Repeat the listing below word for word, stopping after the line that contains "RECESS_CORNER = 0.0014".

* * * * * * *

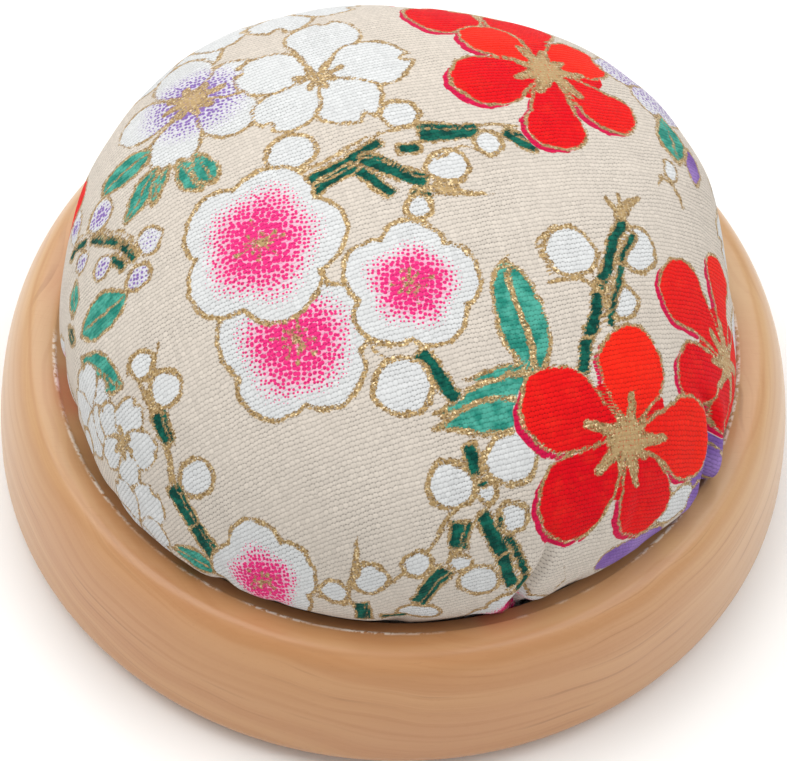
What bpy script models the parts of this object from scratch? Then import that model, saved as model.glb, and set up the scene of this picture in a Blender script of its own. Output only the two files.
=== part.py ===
# Round pin cushion: a stuffed cotton cushion set into a turned wooden dish.
# Units are metres, +Z is up, the dish stands on the plane z = 0 and the
# turning axis of the dish is the Z axis.
import bpy
import bmesh
import math
from mathutils import Vector

# ---------------------------------------------------------------- dimensions
SEGMENTS = 64                 # facets round every turned or domed surface
GAP = 0.0003                  # clearance between touching pieces

# turned wooden dish
BASE_RADIUS = 0.0425          # widest radius of the rim
BASE_HEIGHT = 0.0178          # top of the crowned rim
BASE_WIDEST_Z = 0.0034        # height of the widest line
FOOT_RADIUS = 0.0378          # flat standing face
CROWN_RADIUS = 0.0384         # radius of the highest line of the rim
CROWN_POWER = 2.15            # fullness of the outer shoulder
EDGE_RADIUS = 0.0362          # inner edge of the crowned rim
RECESS_RADIUS = 0.0342        # straight wall of the recess
LIP_DROP = 0.0014             # fall of the slope from the edge to the wall
RECESS_FLOOR_Z = 0.0063       # floor of the recess
RECESS_CORNER = 0.0014        # radius between wall and floor

# cotton cover (one circle of cloth, gathered underneath)
CLOTH = 0.0004                # cloth thickness
DOME_RADIUS = 0.0355          # widest radius of the dome
DOME_WIDEST_Z = 0.0269        # height of the widest line
DOME_HEIGHT = 0.0459          # top of the dome
DOME_POWER = 1.92             # fullness of the dome
OVERHANG_RADIUS = 0.0357      # soft roll of cloth standing over the lip
OVERHANG_Z = 0.0216           # height of that roll
NECK_RADIUS = 0.0338          # where the cloth dips past the lip
NECK_Z = 0.0160
SEAT_RADIUS = 0.0325          # side of the cloth low in the recess
SEAT_Z = 0.0105
UNDER_Z = 0.0079              # flat gathered underside of the cloth
UNDER_RADIUS = 0.0278         # where the underside starts to turn up
MOUTH_RADIUS = 0.0150         # open centre of the gathers

# backing card inside the gathered underside
CARD_RADIUS = 0.0262
CARD_THICK = 0.0012

# glue ring between the gathered cloth and the recess floor
GLUE_INNER = 0.0188
GLUE_OUTER = 0.0262

# drawn gathering thread
THREAD_RADIUS = 0.00032
THREAD_RING = 0.0163
THREAD_SEGMENTS = 64
THREAD_SIDES = 6
THREAD_TAIL = 0.0075


# ---------------------------------------------------------------- helpers
def clear_scene():
    for ob in list(bpy.data.objects):
        bpy.data.objects.remove(ob, do_unlink=True)
    for me in list(bpy.data.meshes):
        bpy.data.meshes.remove(me)
    for mat in list(bpy.data.materials):
        bpy.data.materials.remove(mat)


def material(name, colour, roughness):
    mat = bpy.data.materials.new(name)
    mat.use_nodes = True
    bsdf = mat.node_tree.nodes.get("Principled BSDF")
    bsdf.inputs["Base Color"].default_value = (colour[0], colour[1], colour[2], 1.0)
    bsdf.inputs["Roughness"].default_value = roughness
    bsdf.inputs["Metallic"].default_value = 0.0
    mat.diffuse_color = (colour[0], colour[1], colour[2], 1.0)
    return mat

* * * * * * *

■ Final result
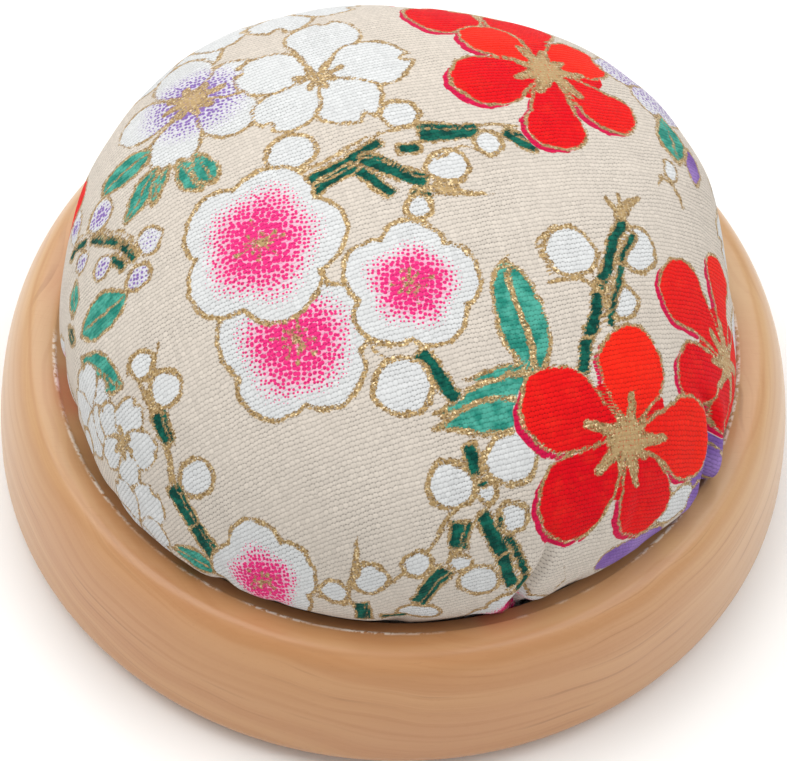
What bpy script models the parts of this object from scratch? Then import that model, saved as model.glb, and set up the scene of this picture in a Blender script of its own. Output only the two files.
=== part.py ===
# Round pin cushion: a stuffed cotton cushion set into a turned wooden dish.
# Units are metres, +Z is up, the dish stands on the plane z = 0 and the
# turning axis of the dish is the Z axis.
import bpy
import bmesh
import math
from mathutils import Vector

# ---------------------------------------------------------------- dimensions
SEGMENTS = 64                 # facets round every turned or domed surface
GAP = 0.0003                  # clearance between touching pieces

# turned wooden dish
BASE_RADIUS = 0.0425          # widest radius of the rim
BASE_HEIGHT = 0.0178          # top of the crowned rim
BASE_WIDEST_Z = 0.0034        # height of the widest line
FOOT_RADIUS = 0.0378          # flat standing face
CROWN_RADIUS = 0.0384         # radius of the highest line of the rim
CROWN_POWER = 2.15            # fullness of the outer shoulder
EDGE_RADIUS = 0.0362          # inner edge of the crowned rim
RECESS_RADIUS = 0.0342        # straight wall of the recess
LIP_DROP = 0.0014             # fall of the slope from the edge to the wall
RECESS_FLOOR_Z = 0.0063       # floor of the recess
RECESS_CORNER = 0.0014        # radius between wall and floor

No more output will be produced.